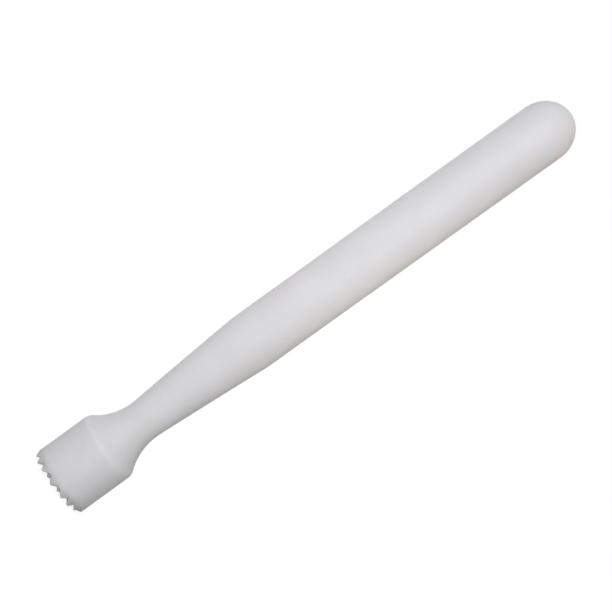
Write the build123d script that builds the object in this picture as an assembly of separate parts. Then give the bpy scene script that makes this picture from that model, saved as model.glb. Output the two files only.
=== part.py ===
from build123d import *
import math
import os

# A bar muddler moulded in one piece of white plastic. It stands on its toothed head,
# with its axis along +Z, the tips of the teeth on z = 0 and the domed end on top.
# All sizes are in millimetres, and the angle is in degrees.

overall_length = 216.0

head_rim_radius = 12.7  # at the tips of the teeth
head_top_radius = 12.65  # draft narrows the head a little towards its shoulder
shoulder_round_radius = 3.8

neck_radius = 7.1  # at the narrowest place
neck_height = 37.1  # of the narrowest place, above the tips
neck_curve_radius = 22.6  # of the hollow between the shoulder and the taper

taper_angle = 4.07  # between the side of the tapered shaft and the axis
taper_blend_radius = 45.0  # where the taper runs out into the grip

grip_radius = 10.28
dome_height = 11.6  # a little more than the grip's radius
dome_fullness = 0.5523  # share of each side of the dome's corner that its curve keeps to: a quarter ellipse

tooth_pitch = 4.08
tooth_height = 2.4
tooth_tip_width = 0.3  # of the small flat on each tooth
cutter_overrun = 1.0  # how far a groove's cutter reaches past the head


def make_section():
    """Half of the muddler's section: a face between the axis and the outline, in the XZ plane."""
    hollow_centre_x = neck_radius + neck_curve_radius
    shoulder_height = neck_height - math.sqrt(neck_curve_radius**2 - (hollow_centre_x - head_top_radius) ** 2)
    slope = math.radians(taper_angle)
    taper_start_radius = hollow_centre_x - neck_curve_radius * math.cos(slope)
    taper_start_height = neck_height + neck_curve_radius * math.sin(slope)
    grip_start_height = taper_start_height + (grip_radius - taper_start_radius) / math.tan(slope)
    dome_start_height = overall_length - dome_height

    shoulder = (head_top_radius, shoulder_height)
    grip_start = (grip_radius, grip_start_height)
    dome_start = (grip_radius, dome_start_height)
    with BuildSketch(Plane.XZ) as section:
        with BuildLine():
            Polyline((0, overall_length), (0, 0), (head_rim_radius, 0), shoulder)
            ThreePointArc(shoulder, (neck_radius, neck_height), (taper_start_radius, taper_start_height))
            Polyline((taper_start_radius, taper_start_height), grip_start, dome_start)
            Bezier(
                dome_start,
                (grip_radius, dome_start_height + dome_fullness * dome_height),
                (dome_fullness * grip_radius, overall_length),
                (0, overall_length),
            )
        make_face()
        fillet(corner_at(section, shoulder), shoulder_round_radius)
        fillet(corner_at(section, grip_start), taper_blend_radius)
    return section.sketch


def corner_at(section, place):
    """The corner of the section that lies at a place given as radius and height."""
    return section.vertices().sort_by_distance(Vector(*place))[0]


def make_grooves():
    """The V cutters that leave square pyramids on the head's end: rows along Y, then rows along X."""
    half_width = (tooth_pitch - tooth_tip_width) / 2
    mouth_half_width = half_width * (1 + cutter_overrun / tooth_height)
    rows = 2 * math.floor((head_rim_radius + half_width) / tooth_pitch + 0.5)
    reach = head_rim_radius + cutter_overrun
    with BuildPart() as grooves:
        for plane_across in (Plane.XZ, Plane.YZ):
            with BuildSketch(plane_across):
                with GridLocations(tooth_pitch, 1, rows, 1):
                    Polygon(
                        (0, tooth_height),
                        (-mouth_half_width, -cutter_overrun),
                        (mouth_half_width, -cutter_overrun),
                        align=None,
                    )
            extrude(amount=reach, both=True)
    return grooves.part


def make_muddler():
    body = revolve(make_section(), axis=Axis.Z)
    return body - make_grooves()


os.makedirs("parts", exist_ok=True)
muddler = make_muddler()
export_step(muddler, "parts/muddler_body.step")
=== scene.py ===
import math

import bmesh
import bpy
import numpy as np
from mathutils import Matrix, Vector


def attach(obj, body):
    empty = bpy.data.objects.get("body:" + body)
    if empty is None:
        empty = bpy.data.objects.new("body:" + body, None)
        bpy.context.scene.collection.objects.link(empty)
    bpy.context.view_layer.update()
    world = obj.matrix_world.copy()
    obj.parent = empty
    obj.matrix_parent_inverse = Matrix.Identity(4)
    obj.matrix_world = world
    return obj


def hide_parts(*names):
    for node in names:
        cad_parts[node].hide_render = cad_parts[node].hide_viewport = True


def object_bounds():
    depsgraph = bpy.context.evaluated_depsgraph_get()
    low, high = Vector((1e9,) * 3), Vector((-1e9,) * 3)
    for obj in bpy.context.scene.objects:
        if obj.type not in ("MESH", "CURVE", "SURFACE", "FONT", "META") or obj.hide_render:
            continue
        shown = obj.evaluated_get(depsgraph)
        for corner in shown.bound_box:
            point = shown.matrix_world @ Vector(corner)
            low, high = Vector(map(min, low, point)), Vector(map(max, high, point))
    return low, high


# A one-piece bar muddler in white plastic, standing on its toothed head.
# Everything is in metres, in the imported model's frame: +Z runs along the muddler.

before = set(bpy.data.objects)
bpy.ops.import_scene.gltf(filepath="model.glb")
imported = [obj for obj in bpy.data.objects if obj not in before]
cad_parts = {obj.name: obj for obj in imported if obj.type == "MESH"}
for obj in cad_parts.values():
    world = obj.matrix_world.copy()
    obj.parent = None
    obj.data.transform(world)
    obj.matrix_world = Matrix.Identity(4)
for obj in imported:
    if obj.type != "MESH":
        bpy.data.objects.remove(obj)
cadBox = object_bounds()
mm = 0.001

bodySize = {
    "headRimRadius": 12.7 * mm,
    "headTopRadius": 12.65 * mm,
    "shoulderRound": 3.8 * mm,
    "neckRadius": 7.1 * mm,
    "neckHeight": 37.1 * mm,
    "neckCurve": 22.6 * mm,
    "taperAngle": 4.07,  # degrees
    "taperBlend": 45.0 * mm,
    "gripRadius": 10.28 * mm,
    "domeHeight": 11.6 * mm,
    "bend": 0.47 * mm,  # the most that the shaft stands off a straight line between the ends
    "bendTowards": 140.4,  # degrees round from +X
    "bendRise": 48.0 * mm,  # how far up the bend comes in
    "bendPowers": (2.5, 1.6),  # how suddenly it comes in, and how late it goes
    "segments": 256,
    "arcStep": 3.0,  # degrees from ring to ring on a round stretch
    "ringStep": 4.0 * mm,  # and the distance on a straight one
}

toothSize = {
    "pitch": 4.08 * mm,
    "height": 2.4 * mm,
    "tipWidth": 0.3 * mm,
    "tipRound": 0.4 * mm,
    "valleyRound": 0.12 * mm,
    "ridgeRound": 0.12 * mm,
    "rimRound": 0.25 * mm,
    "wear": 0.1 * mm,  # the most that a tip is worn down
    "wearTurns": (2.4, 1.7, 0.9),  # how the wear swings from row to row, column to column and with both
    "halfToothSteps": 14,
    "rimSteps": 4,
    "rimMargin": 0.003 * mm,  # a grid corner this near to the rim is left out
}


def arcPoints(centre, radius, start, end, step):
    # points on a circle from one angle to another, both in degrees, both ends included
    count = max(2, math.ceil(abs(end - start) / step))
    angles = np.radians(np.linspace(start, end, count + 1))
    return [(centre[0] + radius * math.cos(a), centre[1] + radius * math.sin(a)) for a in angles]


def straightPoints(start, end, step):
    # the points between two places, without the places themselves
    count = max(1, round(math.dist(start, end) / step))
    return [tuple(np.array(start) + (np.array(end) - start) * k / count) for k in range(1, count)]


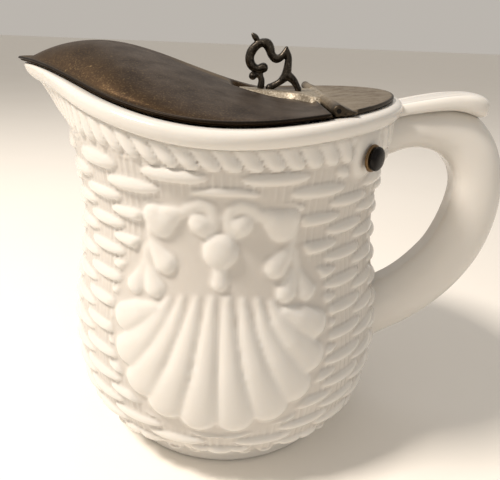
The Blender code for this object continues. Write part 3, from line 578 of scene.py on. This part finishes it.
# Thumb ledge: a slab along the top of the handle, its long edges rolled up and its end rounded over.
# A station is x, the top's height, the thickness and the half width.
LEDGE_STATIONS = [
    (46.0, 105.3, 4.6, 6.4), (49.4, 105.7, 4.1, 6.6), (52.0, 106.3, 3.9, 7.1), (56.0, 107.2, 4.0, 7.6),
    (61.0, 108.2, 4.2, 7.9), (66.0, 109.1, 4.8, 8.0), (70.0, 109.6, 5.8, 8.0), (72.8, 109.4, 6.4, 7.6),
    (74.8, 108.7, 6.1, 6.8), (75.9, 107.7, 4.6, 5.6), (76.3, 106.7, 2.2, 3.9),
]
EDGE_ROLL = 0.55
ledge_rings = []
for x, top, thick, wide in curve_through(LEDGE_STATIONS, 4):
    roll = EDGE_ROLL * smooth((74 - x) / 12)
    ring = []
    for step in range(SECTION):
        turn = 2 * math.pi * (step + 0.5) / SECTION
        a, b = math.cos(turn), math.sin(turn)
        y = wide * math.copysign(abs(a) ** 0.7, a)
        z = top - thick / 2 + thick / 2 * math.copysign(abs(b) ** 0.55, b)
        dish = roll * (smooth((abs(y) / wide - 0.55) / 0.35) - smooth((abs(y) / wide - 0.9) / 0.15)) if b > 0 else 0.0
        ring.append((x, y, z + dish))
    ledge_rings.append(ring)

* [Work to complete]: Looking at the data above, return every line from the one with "return body - make_grooves()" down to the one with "obj.parent = empty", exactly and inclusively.

* [Reply]:
    return body - make_grooves()


os.makedirs("parts", exist_ok=True)
muddler = make_muddler()
export_step(muddler, "parts/muddler_body.step")
=== scene.py ===
import math

import bmesh
import bpy
import numpy as np
from mathutils import Matrix, Vector


def attach(obj, body):
    empty = bpy.data.objects.get("body:" + body)
    if empty is None:
        empty = bpy.data.objects.new("body:" + body, None)
        bpy.context.scene.collection.objects.link(empty)
    bpy.context.view_layer.update()
    world = obj.matrix_world.copy()
    obj.parent = empty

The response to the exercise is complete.